### Supplied material
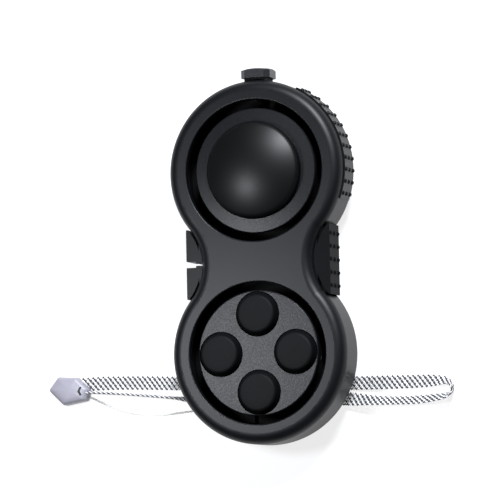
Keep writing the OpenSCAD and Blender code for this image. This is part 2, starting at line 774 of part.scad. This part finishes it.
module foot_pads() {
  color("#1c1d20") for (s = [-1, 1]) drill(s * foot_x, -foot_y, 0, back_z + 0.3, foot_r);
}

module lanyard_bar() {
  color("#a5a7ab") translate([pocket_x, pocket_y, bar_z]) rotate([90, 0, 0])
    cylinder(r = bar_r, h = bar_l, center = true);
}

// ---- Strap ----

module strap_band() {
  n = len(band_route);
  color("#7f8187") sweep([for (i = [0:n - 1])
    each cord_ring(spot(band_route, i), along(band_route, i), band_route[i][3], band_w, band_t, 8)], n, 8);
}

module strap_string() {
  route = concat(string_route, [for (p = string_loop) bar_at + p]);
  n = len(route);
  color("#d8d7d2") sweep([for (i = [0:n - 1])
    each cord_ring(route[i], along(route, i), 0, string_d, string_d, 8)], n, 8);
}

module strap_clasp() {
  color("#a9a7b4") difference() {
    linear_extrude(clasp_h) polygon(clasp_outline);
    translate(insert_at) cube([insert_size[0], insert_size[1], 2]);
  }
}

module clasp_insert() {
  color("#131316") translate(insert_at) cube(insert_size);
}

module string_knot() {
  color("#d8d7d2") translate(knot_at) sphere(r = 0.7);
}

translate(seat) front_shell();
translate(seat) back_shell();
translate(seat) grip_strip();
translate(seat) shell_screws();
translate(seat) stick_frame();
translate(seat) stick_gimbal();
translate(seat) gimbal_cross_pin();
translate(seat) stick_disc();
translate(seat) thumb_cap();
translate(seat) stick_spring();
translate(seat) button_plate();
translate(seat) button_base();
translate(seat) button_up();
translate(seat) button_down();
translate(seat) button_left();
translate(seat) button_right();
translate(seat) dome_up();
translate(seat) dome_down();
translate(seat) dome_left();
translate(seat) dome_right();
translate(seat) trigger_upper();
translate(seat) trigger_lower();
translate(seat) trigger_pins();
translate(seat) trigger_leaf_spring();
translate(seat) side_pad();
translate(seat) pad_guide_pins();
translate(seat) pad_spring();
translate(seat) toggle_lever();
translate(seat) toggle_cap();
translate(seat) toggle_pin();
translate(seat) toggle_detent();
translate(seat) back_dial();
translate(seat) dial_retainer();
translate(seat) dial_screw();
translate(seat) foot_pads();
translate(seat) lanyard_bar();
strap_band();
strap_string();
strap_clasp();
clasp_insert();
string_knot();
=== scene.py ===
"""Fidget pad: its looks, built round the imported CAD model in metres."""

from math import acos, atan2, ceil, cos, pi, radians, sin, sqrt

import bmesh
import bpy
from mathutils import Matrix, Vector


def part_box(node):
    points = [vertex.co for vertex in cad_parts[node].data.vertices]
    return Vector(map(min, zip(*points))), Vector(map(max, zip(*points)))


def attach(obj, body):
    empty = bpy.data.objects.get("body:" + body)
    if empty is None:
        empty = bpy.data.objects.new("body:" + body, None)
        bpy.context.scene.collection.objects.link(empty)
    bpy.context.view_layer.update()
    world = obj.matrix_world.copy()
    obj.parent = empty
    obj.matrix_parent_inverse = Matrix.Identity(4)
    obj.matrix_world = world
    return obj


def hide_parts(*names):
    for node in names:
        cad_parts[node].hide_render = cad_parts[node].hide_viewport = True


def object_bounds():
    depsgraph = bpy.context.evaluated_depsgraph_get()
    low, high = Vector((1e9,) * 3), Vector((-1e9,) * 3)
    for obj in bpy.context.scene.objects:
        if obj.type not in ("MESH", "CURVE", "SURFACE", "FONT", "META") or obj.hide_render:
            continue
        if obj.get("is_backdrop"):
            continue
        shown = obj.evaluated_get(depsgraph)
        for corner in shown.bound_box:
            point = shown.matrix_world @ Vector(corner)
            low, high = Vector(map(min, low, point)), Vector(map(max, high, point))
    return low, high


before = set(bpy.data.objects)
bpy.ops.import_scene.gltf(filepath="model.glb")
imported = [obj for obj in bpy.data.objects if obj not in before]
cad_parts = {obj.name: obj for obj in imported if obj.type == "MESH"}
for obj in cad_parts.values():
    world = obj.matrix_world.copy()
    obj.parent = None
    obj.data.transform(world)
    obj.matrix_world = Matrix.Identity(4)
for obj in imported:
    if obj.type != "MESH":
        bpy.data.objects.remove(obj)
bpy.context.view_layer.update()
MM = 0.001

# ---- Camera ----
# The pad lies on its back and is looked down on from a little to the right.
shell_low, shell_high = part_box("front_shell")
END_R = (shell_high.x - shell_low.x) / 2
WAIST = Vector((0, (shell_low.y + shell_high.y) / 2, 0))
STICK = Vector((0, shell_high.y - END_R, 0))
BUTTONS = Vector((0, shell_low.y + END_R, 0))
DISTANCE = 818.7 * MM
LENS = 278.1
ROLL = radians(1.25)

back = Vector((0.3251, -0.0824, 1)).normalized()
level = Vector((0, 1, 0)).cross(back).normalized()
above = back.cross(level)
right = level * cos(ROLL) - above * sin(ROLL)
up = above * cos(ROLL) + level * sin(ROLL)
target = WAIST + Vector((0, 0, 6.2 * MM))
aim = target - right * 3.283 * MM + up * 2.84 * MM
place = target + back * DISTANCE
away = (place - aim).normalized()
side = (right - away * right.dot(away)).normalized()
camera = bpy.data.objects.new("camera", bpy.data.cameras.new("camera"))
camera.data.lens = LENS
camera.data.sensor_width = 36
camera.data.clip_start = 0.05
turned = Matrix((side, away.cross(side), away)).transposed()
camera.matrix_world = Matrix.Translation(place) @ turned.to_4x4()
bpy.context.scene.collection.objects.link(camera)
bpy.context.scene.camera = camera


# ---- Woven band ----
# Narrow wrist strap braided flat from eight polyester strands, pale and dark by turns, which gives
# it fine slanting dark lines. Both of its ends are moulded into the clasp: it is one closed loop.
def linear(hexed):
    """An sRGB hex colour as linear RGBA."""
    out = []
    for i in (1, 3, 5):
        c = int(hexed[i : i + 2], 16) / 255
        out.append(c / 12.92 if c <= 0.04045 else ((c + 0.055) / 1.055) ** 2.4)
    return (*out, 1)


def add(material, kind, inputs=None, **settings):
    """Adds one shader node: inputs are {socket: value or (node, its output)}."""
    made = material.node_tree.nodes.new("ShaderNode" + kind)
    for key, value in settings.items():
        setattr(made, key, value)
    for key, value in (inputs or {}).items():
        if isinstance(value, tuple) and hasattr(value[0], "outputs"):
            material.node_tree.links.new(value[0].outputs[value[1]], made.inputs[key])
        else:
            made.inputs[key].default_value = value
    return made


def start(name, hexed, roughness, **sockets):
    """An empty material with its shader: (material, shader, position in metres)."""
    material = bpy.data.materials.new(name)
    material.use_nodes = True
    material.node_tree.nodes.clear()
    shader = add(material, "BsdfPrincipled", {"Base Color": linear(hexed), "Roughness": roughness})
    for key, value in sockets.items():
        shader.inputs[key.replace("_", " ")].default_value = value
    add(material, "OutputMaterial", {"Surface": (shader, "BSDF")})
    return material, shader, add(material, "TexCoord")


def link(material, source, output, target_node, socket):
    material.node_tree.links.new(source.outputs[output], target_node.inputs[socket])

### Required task
Write out each line exactly as it appears, from the line with "translate(seat) toggle_cap();" up to and including the line with "low, high = Vector((1e9,)".

### In response
translate(seat) toggle_cap();
translate(seat) toggle_pin();
translate(seat) toggle_detent();
translate(seat) back_dial();
translate(seat) dial_retainer();
translate(seat) dial_screw();
translate(seat) foot_pads();
translate(seat) lanyard_bar();
strap_band();
strap_string();
strap_clasp();
clasp_insert();
string_knot();
=== scene.py ===
"""Fidget pad: its looks, built round the imported CAD model in metres."""

from math import acos, atan2, ceil, cos, pi, radians, sin, sqrt

import bmesh
import bpy
from mathutils import Matrix, Vector


def part_box(node):
    points = [vertex.co for vertex in cad_parts[node].data.vertices]
    return Vector(map(min, zip(*points))), Vector(map(max, zip(*points)))


def attach(obj, body):
    empty = bpy.data.objects.get("body:" + body)
    if empty is None:
        empty = bpy.data.objects.new("body:" + body, None)
        bpy.context.scene.collection.objects.link(empty)
    bpy.context.view_layer.update()
    world = obj.matrix_world.copy()
    obj.parent = empty
    obj.matrix_parent_inverse = Matrix.Identity(4)
    obj.matrix_world = world
    return obj


def hide_parts(*names):
    for node in names:
        cad_parts[node].hide_render = cad_parts[node].hide_viewport = True


def object_bounds():
    depsgraph = bpy.context.evaluated_depsgraph_get()
    low, high = Vector((1e9,) * 3), Vector((-1e9,) * 3)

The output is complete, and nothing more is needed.